_Exercise details_
Copy out all of the data below with no alterations.

_Data_
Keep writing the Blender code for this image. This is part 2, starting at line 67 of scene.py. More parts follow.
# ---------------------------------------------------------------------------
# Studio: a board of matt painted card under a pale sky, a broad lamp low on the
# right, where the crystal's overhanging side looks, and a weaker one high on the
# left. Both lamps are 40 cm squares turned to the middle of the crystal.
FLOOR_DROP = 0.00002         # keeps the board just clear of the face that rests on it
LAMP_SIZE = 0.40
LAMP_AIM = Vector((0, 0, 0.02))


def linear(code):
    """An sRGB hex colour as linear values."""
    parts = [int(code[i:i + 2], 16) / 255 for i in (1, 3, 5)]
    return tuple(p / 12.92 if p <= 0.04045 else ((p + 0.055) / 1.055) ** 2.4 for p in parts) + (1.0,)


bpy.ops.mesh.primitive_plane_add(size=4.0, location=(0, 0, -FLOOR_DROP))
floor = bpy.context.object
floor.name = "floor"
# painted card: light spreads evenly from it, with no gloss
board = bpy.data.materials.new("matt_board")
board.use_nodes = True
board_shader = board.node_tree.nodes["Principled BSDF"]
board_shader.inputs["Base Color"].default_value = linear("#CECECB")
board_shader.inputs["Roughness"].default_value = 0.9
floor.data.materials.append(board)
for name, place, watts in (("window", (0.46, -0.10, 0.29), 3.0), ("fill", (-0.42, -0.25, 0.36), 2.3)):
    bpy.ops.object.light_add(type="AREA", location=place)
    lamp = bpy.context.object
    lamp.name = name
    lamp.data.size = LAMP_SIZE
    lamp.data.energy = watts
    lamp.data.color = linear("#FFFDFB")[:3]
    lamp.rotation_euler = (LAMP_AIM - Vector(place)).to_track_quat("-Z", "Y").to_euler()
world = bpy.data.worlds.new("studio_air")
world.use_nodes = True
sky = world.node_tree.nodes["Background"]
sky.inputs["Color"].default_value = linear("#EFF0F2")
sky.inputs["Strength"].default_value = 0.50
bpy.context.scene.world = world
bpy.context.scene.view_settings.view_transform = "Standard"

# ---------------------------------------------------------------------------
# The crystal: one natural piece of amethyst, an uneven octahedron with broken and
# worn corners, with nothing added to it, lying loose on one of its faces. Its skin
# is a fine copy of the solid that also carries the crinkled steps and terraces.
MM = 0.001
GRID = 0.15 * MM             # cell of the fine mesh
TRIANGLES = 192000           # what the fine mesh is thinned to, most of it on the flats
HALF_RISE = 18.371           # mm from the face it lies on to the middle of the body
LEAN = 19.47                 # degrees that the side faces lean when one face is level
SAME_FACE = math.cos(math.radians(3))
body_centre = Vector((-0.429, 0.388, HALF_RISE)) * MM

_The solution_
Keep writing the Blender code for this image. This is part 2, starting at line 67 of scene.py. More parts follow.
# ---------------------------------------------------------------------------
# Studio: a board of matt painted card under a pale sky, a broad lamp low on the
# right, where the crystal's overhanging side looks, and a weaker one high on the
# left. Both lamps are 40 cm squares turned to the middle of the crystal.
FLOOR_DROP = 0.00002         # keeps the board just clear of the face that rests on it
LAMP_SIZE = 0.40
LAMP_AIM = Vector((0, 0, 0.02))


def linear(code):
    """An sRGB hex colour as linear values."""
    parts = [int(code[i:i + 2], 16) / 255 for i in (1, 3, 5)]
    return tuple(p / 12.92 if p <= 0.04045 else ((p + 0.055) / 1.055) ** 2.4 for p in parts) + (1.0,)


bpy.ops.mesh.primitive_plane_add(size=4.0, location=(0, 0, -FLOOR_DROP))
floor = bpy.context.object
floor.name = "floor"
# painted card: light spreads evenly from it, with no gloss
board = bpy.data.materials.new("matt_board")
board.use_nodes = True
board_shader = board.node_tree.nodes["Principled BSDF"]
board_shader.inputs["Base Color"].default_value = linear("#CECECB")
board_shader.inputs["Roughness"].default_value = 0.9
floor.data.materials.append(board)
for name, place, watts in (("window", (0.46, -0.10, 0.29), 3.0), ("fill", (-0.42, -0.25, 0.36), 2.3)):
    bpy.ops.object.light_add(type="AREA", location=place)
    lamp = bpy.context.object
    lamp.name = name
    lamp.data.size = LAMP_SIZE
    lamp.data.energy = watts
    lamp.data.color = linear("#FFFDFB")[:3]
    lamp.rotation_euler = (LAMP_AIM - Vector(place)).to_track_quat("-Z", "Y").to_euler()
world = bpy.data.worlds.new("studio_air")
world.use_nodes = True
sky = world.node_tree.nodes["Background"]
sky.inputs["Color"].default_value = linear("#EFF0F2")
sky.inputs["Strength"].default_value = 0.50
bpy.context.scene.world = world
bpy.context.scene.view_settings.view_transform = "Standard"

# ---------------------------------------------------------------------------
# The crystal: one natural piece of amethyst, an uneven octahedron with broken and
# worn corners, with nothing added to it, lying loose on one of its faces. Its skin
# is a fine copy of the solid that also carries the crinkled steps and terraces.
MM = 0.001
GRID = 0.15 * MM             # cell of the fine mesh
TRIANGLES = 192000           # what the fine mesh is thinned to, most of it on the flats
HALF_RISE = 18.371           # mm from the face it lies on to the middle of the body
LEAN = 19.47                 # degrees that the side faces lean when one face is level
SAME_FACE = math.cos(math.radians(3))
body_centre = Vector((-0.429, 0.388, HALF_RISE)) * MM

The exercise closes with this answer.